Zero is the right number.

A new report by the state Game Commission has found that for the first time since it began documenting hunting and trapping-related shooting incidents in 1915, a tracking year has ended with no human fatalities in Pennsylvania.

Additionally in 2012, there was not a single shooting incident during the fall turkey season, and no incidents involving participants in the Mentored Youth Hunting Program.

PG graphic: Hunting safety record
(Click image for larger version)

Persistent hunter education courses and safety-related regulatory changes are largely responsible for influencing hunting culture and decreasing the number of shooting accidents in Pennsylvania, the state with the second highest hunting license sales after Texas. The Game Commission has good reason to crow.

"This is certainly good news, and I think it's probably the result of a lot of work from our instructors, and also the National Wild Turkey Federation and other programs, to just get the word out to clearly identify your target and know what's behind it," said Carl Roe, Game Commission executive director. "There's also the emphasis on using the proper arm at the proper time and proper place to have a safe hunt."

Thirty-three non-fatal hunting-related shooting incidents occurred among the state's 930,000 licensed hunters in 2012 -- a decrease from the previous year. The two leading causes of shooting incidents in 2012 were a sporting arm being carried in a dangerous position, and a shooting victim being in the line of fire. Each of the top causes accounted for 24 percent of the total.

The statistics are trending down. In 2011 Pennsylvania saw two hunting-related fatalities and 34 non-lethal shooting incidents, well below the 10-year average of 51.1 incidents per year. The report found Pennsylvania hunting-related shooting incidents had declined by nearly 80 percent since hunter education training began as a voluntary program in 1959. Before that, hunting fatalities were high -- one year saw more than 60 deaths.

Long-time hunter-trapper safety instructor Bill Chessman of Forest Hills completed his safety course in 1961.

"Back then, before the courses, some of our hunters had been in World War II and were engaged in practices in the field that were not what you should be doing when you're hunting," he said. "They were having too many accidents."

Chessman became a safety instructor while still in college in 1968, a year before hunter education was required of new hunting license holders age 16 and under. In 1982 safety certification was required of all new hunters regardless of age.

Chessman continued leading hunter safety courses while working as a teacher in the Wilkinsburg School District. Now retired, he still volunteers as a safety instructor and is a past recipient of the Game Commission's Southwest Region Hunter-Trapper Education Instructor of the Year award.

"The main thing is you make sure other hunters see you, and make sure you see your target and what's behind it," Chessman said.

Like all states and Canadian provinces, Pennsylvania bases its course on curricula developed by the National Rifle Association. But the Game Commission adds some variations including safety training specific to turkey hunting and tree stands.

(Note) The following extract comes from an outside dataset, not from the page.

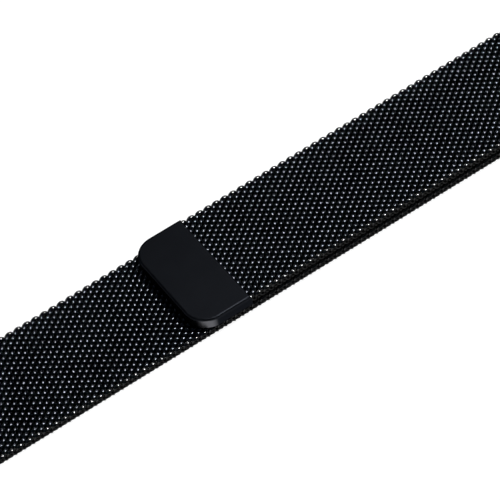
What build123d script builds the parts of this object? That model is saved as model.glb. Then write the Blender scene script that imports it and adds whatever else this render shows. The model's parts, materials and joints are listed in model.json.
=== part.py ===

Pennsylvania is the only state with a mandatory trapping component to its hunter safety program.

Keith Snyder, head of the agency's hunter safety division, said a 20 percent increase in safety course graduates from 2008 (31,349) to 2012 (37,633) was due to scheduling more classes in September, October and November when new hunters are most interested in taking them.

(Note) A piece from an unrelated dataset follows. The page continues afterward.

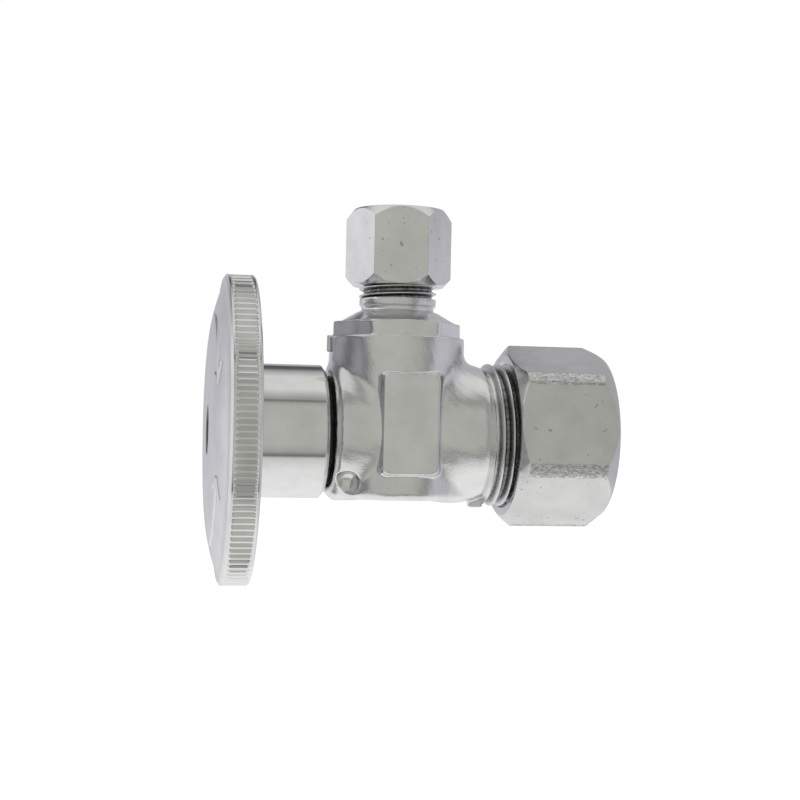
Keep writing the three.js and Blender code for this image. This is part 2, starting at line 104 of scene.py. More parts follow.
def rounded(profile, radius, steps=4, closed=False):
    """A profile whose corners are arcs. A corner is [r, z] or [r, z, its own radius]."""
    points = [np.array(p[:2], float) for p in profile]
    radii = [p[2] if len(p) > 2 else radius for p in profile]
    count = len(points)
    out = []
    for i in range(count):
        if not closed and i in (0, count - 1):
            out.append(points[i])
        else:
            after = points[(i + 1) % count]
            out.extend(arc_corner(points[i - 1], points[i], after, radii[i], steps))
    return out


def mesh_object(name, vertices, faces, place, sharp=40):
    """A mesh object from vertices in millimetres in the frame of one axis."""
    mesh = bpy.data.meshes.new(name)
    matrix = np.array(Matrix.Scale(MM, 4) @ place)
    points = np.asarray(vertices, float) @ matrix[:3, :3].T + matrix[:3, 3]
    mesh.from_pydata(points.tolist(), [], faces)
    obj = bpy.data.objects.new(name, mesh)
    bpy.context.scene.collection.objects.link(obj)
    clean(obj, sharp)
    return obj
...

Regulations have also evolved to provide a safer hunt. Requirements for wearing fluorescent orange, better enforcement of hunting hours and restrictions on when and how hunters can use specific sporting arms contributed to the growth of a more cautious and safer hunting culture in Pennsylvania.

"The trend in two-party incidents is also going down," Snyder said. "Used to be that 75 percent of all incidents involved two parties. Now it's more toward 50-50. The only real way to combat self-inflicted injuries is with more eduction reminding them to control the muzzle."

Now at the end of a five-year plan for hunter education, Roe said the agency is "modernizing the curricula" to better reach a new generation of hunters. Traditionally a 10-hour course taking two days, the general hunter-trapper safety course has been trimmed to six hours in a single day with a pre-class Internet-based home study component, and in-class video and digital presentation.

Additional independent study courses are considered tougher, but permit students to do all the study at home before classroom testing. A mandatory course certifies cable restraint trappers, and voluntary classes stress safety and strategies for archery, turkey hunting and fur taking.

"We've made an incredible jump in safety," Snyder said, "making hunting a safe experience for everybody in the woods."